"Zawsze mnie smuci, kiedy ludzie spodziewają się po innych tego, co najgorsze, zamiast tego, co najlepsze. Czasem nie doceniamy młodzieży."

"Bóg nigdy nie mruga" R. Brett

środa, 16 grudnia 2015

[166] Joanna Szwechłowicz "Ostatnia wola"

Prószyński i S-ka, 2015
Liczba stron: 280
Literatura polska
7/10

Lubię czasem sięgnąć po kryminał. Tam zawsze dzieje się coś naprawdę ciekawego i rzadko kiedy można się nudzić. Dlatego ujrzawszy Ostatnią wolę, kryminał zamknięty w cudownej okładce, wiedziałam, że muszę ją przeczytać.

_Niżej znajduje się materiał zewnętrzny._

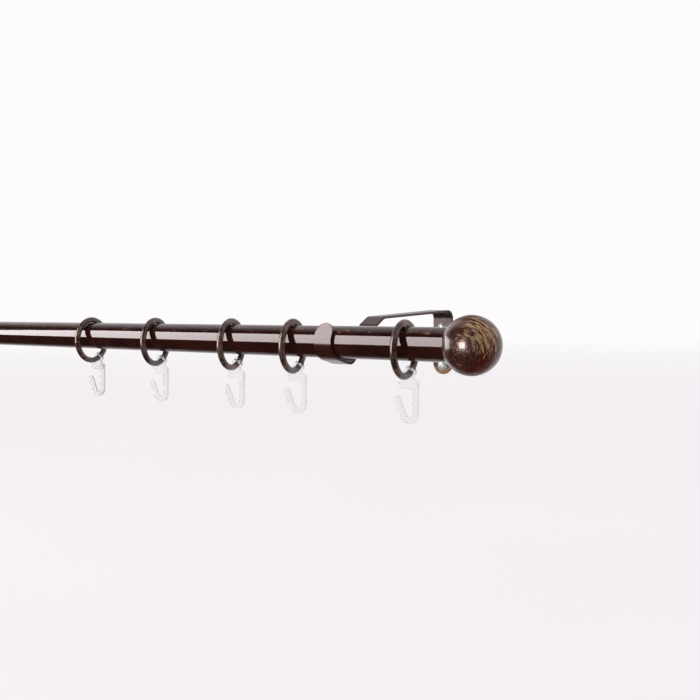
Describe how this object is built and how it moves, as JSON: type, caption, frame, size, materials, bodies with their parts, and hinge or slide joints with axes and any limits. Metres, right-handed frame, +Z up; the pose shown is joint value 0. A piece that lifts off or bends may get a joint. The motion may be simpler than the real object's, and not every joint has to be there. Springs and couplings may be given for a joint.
{
  "type": "curtain rod with brackets",
  "caption": "Round metal curtain rod in two bent-strip wall brackets that clip under it, with ball finials, sliding rings and clear plastic curtain hooks.",
  "frame": {"origin": "on the wall plane, midway between the two brackets and midway between their upper and lower screws", "axes": "+X along the rod to the right as seen from the room, +Y into the wall, +Z up"},
  "size_m": [1.2584, 0.1674, 0.067],
  "materials": {
    "rod_lacquer": "gloss dark bronze lacquer",
    "ball_lacquer": "gloss dark bronze lacquer brushed with gold",
    "bracket_lacquer": "gloss dark bronze lacquer, gold rubbed on at the ends",
    "ring_bronze": "satin bronze lacquer speckled with gold",
    "clear_plastic": "clear, glossy",
    "zinc": "bright zinc plate",
    "stud_steel": "bright",
    "nylon": "matt"
  },
  "bodies": {
    "brackets": {"bracket_strip_right": "bracket_lacquer", "bracket_strip_left": "bracket_lacquer", "wall_screws_right": "zinc", "wall_screws_left": "zinc"},
    "rod": {"rod_tube": "rod_lacquer"},
    "finial_right": {"finial_ball_right": "ball_lacquer", "finial_stud_right": "stud_steel", "finial_insert_right": "nylon"},
    "finial_left": {"finial_ball_left": "ball_lacquer", "finial_stud_left": "stud_steel", "finial_insert_left": "nylon"},
    "ring_01": {"ring_01": "ring_bronze"},
    "ring_02": {"ring_02": "ring_bronze"},
    "ring_03": {"ring_03": "ring_bronze"},
    "ring_04": {"ring_04": "ring_bronze"},
    "ring_05": {"ring_05": "ring_bronze"},
    "ring_06": {"ring_06": "ring_bronze"},
    "ring_07": {"ring_07": "ring_bronze"},
    "ring_08": {"ring_08": "ring_bronze"},
    "ring_09": {"ring_09": "ring_bronze"},
    "ring_10": {"ring_10": "ring_bronze"},
    "hook_01": {"hook_01": "clear_plastic"},
    "hook_02": {"hook_02": "clear_plastic"},
    "hook_03": {"hook_03": "clear_plastic"},
    "hook_04": {"hook_04": "clear_plastic"},
    "hook_05": {"hook_05": "clear_plastic"},
    "hook_06": {"hook_06": "clear_plastic"},
    "hook_07": {"hook_07": "clear_plastic"},
    "hook_08": {"hook_08": "clear_plastic"},
    "hook_09": {"hook_09": "clear_plastic"},
    "hook_10": {"hook_10": "clear_plastic"}
  },
  "joints": [
    {"name": "rod_lift", "type": "slide", "parent": "brackets", "child": "rod", "axis": [0, 0.3746, 0.9272], "range_m": [0, 0.03]},
    {"name": "finial_pull_right", "type": "slide", "parent": "rod", "child": "finial_right", "axis": [1, 0, 0], "range_m": [0, 0.04]},
    {"name": "finial_pull_left", "type": "slide", "parent": "rod", "child": "finial_left", "axis": [-1, 0, 0], "range_m": [0, 0.04]},
    {"name": "ring_slide_01", "type": "slide", "parent": "rod", "child": "ring_01", "axis": [1, 0, 0], "range_m": [-0.04, 0.028]},
    {"name": "ring_slide_02", "type": "slide", "parent": "rod", "child": "ring_02", "axis": [1, 0, 0], "range_m": [-0.044, 0.02]},
    {"name": "ring_slide_03", "type": "slide", "parent": "rod", "child": "ring_03", "axis": [1, 0, 0], "range_m": [-0.066, 0.044]},
    {"name": "ring_slide_04", "type": "slide", "parent": "rod", "child": "ring_04", "axis": [1, 0, 0], "range_m": [-0.061, 0.066]},
    {"name": "ring_slide_05", "type": "slide", "parent": "rod", "child": "ring_05", "axis": [1, 0, 0], "range_m": [-0.5, 0.061]},
    {"name": "ring_slide_06", "type": "slide", "parent": "rod", "child": "ring_06", "axis": [1, 0, 0], "range_m": [-0.028, 0.04]},
    {"name": "ring_slide_07", "type": "slide", "parent": "rod", "child": "ring_07", "axis": [1, 0, 0], "range_m": [-0.02, 0.044]},
    {"name": "ring_slide_08", "type": "slide", "parent": "rod", "child": "ring_08", "axis": [1, 0, 0], "range_m": [-0.044, 0.066]},
    {"name": "ring_slide_09", "type": "slide", "parent": "rod", "child": "ring_09", "axis": [1, 0, 0], "range_m": [-0.066, 0.061]},
    {"name": "ring_slide_10", "type": "slide", "parent": "rod", "child": "ring_10", "axis": [1, 0, 0], "range_m": [-0.061, 0.5]},
    {"name": "hook_swing_01", "type": "hinge", "parent": "ring_01", "child": "hook_01", "pos_m": [0.56438, -0.11037, -0.01071], "axis": [-0.1801, 0.8471, 0.5], "range_deg": [-35, 35]},
    {"name": "hook_swing_02", "type": "hinge", "parent": "ring_02", "child": "hook_02", "pos_m": [0.47485, -0.1105, -0.01071], "axis": [-0.2387, 0.8325, 0.5], "range_deg": [-35, 35]},
    {"name": "hook_swing_03", "type": "hinge", "parent": "ring_03", "child": "hook_03", "pos_m": [0.41772, -0.11054, -0.01071], "axis": [-0.2532, 0.8282, 0.5], "range_deg": [-35, 35]},
    {"name": "hook_swing_04", "type": "hinge", "parent": "ring_04", "child": "hook_04", "pos_m": [0.33772, -0.11054, -0.01071], "axis": [-0.2532, 0.8282, 0.5], "range_deg": [-35, 35]},
    {"name": "hook_swing_05", "type": "hinge", "parent": "ring_05", "child": "hook_05", "pos_m": [0.26138, -0.11037, -0.01071], "axis": [-0.1801, 0.8471, 0.5], "range_deg": [-35, 35]},
    {"name": "hook_swing_06", "type": "hinge", "parent": "ring_06", "child": "hook_06", "pos_m": [-0.56438, -0.11037, -0.01071], "axis": [0.1801, 0.8471, 0.5], "range_deg": [-35, 35]},
    {"name": "hook_swing_07", "type": "hinge", "parent": "ring_07", "child": "hook_07", "pos_m": [-0.47485, -0.1105, -0.01071], "axis": [0.2387, 0.8325, 0.5], "range_deg": [-35, 35]},
    {"name": "hook_swing_08", "type": "hinge", "parent": "ring_08", "child": "hook_08", "pos_m": [-0.41772, -0.11054, -0.01071], "axis": [0.2532, 0.8282, 0.5], "range_deg": [-35, 35]},
    {"name": "hook_swing_09", "type": "hinge", "parent": "ring_09", "child": "hook_09", "pos_m": [-0.33772, -0.11054, -0.01071], "axis": [0.2532, 0.8282, 0.5], "range_deg": [-35, 35]},
    {"name": "hook_swing_10", "type": "hinge", "parent": "ring_10", "child": "hook_10", "pos_m": [-0.26138, -0.11037, -0.01071], "axis": [0.1801, 0.8471, 0.5], "range_deg": [-35, 35]}
  ]
}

Pasjonujący kryminał retro w duchu mistrzyni gatunku, Agathy Christie. Gromadka dalekich krewnych odciętych od świata, połączonych wzajemną podejrzliwością i zbrodnią. Dla smakoszy klasyki w nowej, wybornej odsłonie. 30 grudnia 1938 roku krewni baronowej Wirydianny Korzyckiej, zwabieni przez nią podstępem, stawiają się karnie w pałacu, prawie w komplecie. W liście poinformowała ich, że w sylwestra zamierza rozstać się z życiem. Na własnych warunkach.